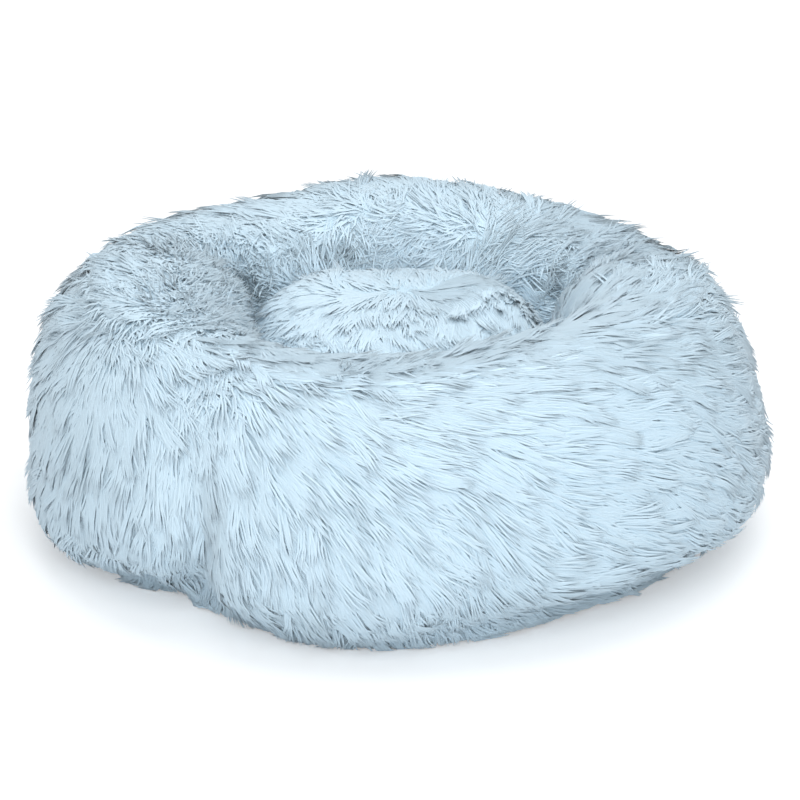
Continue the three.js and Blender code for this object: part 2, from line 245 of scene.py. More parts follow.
# %% [markdown]
# Stuffing fills a cover out, and its sewing holds it back, so the ring's outline isn't round: a
# cross seam draws in a deep fold at the front left, and the hem is puckered where the base is
# sewn on. A cloth simulation would make such folds somewhere. These have to lie where the
# photograph shows them, so each is a smooth hollow at a chosen place, or a swelling where its
# depth is below zero.

# %% Gathers
GATHERS = (
    # azimuth, reach to its left and right in degrees, level, reach in height and depth in mm
    (239, 4, 4, 82, 30, 13),
    (236, 3.5, 3.5, 48, 24, 17),
    (231, 3.5, 3.5, 20, 18, 15),
    (222, 18, 3, 2, 26, 38),
    (230, 8, 20, 2, 28, 34),
    (283, 16, 12, 2, 26, 14),
    (304, 20, 20, 2, 30, 38),
    (329, 7, 7, 2, 26, 14),
    (185, 30, 30, 60, 50, 3),
    (15, 22, 22, 120, 40, 9),
    (205, 26, 9, 16, 26, -15),
    (322, 20, 20, 14, 22, 9),
)
INNER_GATHERS = (
    # The same, on the side of the ring that faces the cushion
    (151, 11, 7, 144, 16, 30),
    (173, 11, 26, 138, 28, -18),
    (24, 7, 7, 144, 12, 14),
    (4, 16, 9, 138, 28, -14),
    (222, 5, 5, 148, 9, 12),
    (203, 30, 22, 140, 30, -12),
)
HEM_DIPS = (
    # azimuth, reach to its left and right in degrees, depth in mm
    (221, 7, 3.2, 23),
    (230, 7, 18, 17),
    (283, 15, 12, 8),
    (304, 13, 22, 17),
    (329, 7, 7, 5),
)


def off_middle(azimuth, middle):
    """Degrees from a middle to an azimuth, the short way round."""
    return (azimuth - middle + 180) % 360 - 180


def gathered(gathers, azimuth, level):
    """How far the sewing draws the cover in at one azimuth in degrees and level in metres."""
    total = 0
    for middle, left, right, height, tall, depth in gathers:
        off = off_middle(azimuth, middle)
        across = off / (left if off < 0 else right)
        up = (level / MM - height) / tall
        total += depth * MM * math.exp(-across * across - up * up)
    return total


def hem_reach(azimuth):
    """Distance of the base's edge from the axis, at an azimuth in degrees."""
    total = base_radius
    for middle, left, right, depth in HEM_DIPS:
        off = off_middle(azimuth, middle)
        across = off / (left if off < 0 else right)
        total -= depth * MM * math.exp(-across * across)
    return total


print("gathers", len(GATHERS) + len(INNER_GATHERS), "and dips in the hem", len(HEM_DIPS))

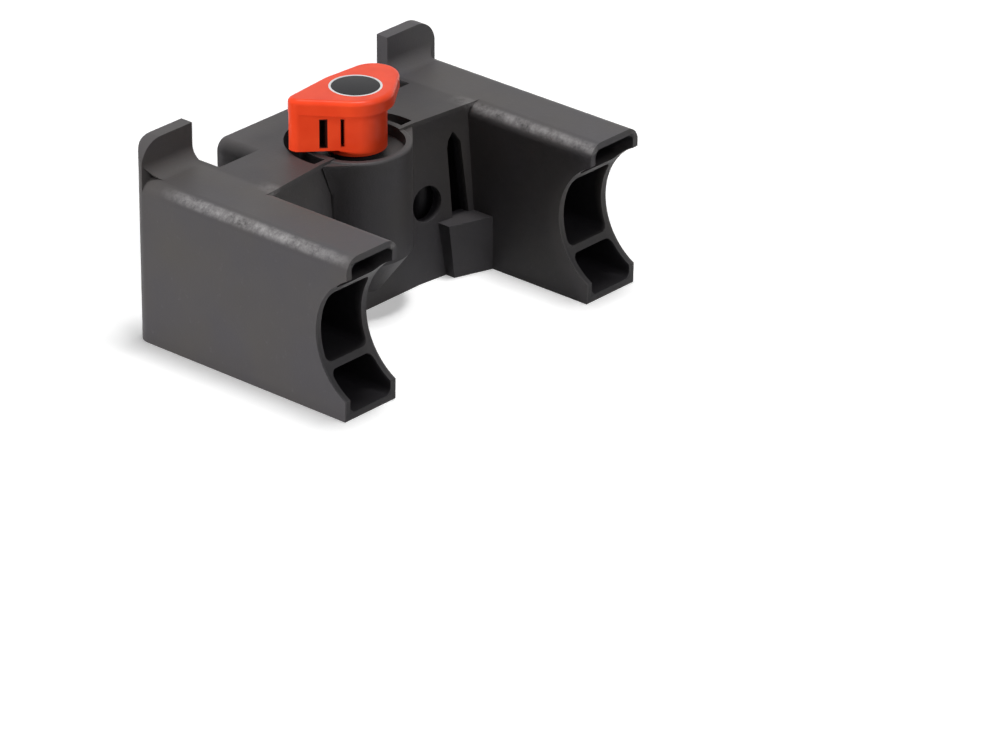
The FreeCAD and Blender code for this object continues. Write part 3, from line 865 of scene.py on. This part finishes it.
@dataclass
class Bracket:
    """The bracket with its cover, the cover's screws and the clamp screws with their washers."""

    moulding_edge: float = 0.45 * MM
    cover_edge: float = 0.25 * MM
    cover_screws: int = 4
    clamp_places: tuple[str, ...] = ("left_upper", "right_upper", "left_lower", "right_lower")

    def build(self, shop: Workshop) -> None:
        """Builds both mouldings and dresses the screws and washers.

        Args:
            shop: The workshop that finishes them.
        """
        SoftenedMoulding("bracket_body", "bracket_moulding", "bracket", Finish.BRACKET,
                         self.moulding_edge).build(shop)
        SoftenedMoulding("base_cover", "cover_moulding", "bracket", Finish.COVER,
                         self.cover_edge).build(shop)
        for number in range(1, self.cover_screws + 1):
            shop.dress_node("cover_screw_%d" % number, Finish.ZINC)
        for place in self.clamp_places:
            shop.dress_node("clamp_screw_" + place, Finish.BLACK_STEEL)
            shop.dress_node("clamp_washer_" + place, Finish.BLACK_STEEL)


@dataclass
class ReleaseLever:
    """The lever with its badge and ring, and the spindle, crank and screw that turn with it."""

    lever_edge: float = 0.3 * MM
    turned_edge: float = 0.2 * MM

    def build(self, shop: Workshop) -> None:
        """Builds the lever's pieces and dresses the ring and the screw.

        Args:
            shop: The workshop that finishes them.
        """
        SoftenedMoulding("release_lever", "lever_moulding", "lever", Finish.LEVER,
                         self.lever_edge).build(shop)
        SoftenedMoulding("lever_spindle", "spindle_turned", "lever", Finish.ACETAL,
                         self.turned_edge).build(shop)
        SoftenedMoulding("drive_crank", "crank_moulding", "lever", Finish.ACETAL,
                         self.turned_edge).build(shop)
        CrownedBadge().build(shop)
        shop.dress_node("badge_ring", Finish.RING)
        shop.dress_node("crank_screw", Finish.ZINC)


@dataclass
class LatchBolt:
    """The bolt and the spring that it squeezes."""

    bolt_edge: float = 0.35 * MM

    def build(self, shop: Workshop) -> None:
        """Builds the bolt and dresses its spring."""
        SoftenedMoulding("latch_bolt", "bolt_moulding", "bolt", Finish.BOLT, self.bolt_edge).build(shop)
        shop.dress_node("bolt_spring", Finish.SPRING)


@dataclass
class BagMount:
    """The whole mount, put together from its three sub-assemblies."""

    shop: Workshop = field(default_factory=Workshop)
    bracket: Bracket = field(default_factory=Bracket)
    lever: ReleaseLever = field(default_factory=ReleaseLever)
    bolt: LatchBolt = field(default_factory=LatchBolt)

    def build(self) -> None:
        """Builds the sub-assemblies in order."""
        self.bracket.build(self.shop)
        self.lever.build(self.shop)
        self.bolt.build(self.shop)


def main() -> None:
    """Builds the mount and the studio."""
    logging.basicConfig(level=logging.INFO)
    BagMount().build()
    Studio().build()


if __name__ == "__main__":
    main()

▶ _PROBLEM DESCRIPTION_
Go through the lines above. Select every one that has the string "three".

▶ _EXERCISE RESULT_
Continue the three.js and Blender code for this object: part 2, from line 245 of scene.py. More parts follow.
    """The whole mount, put together from its three sub-assemblies."""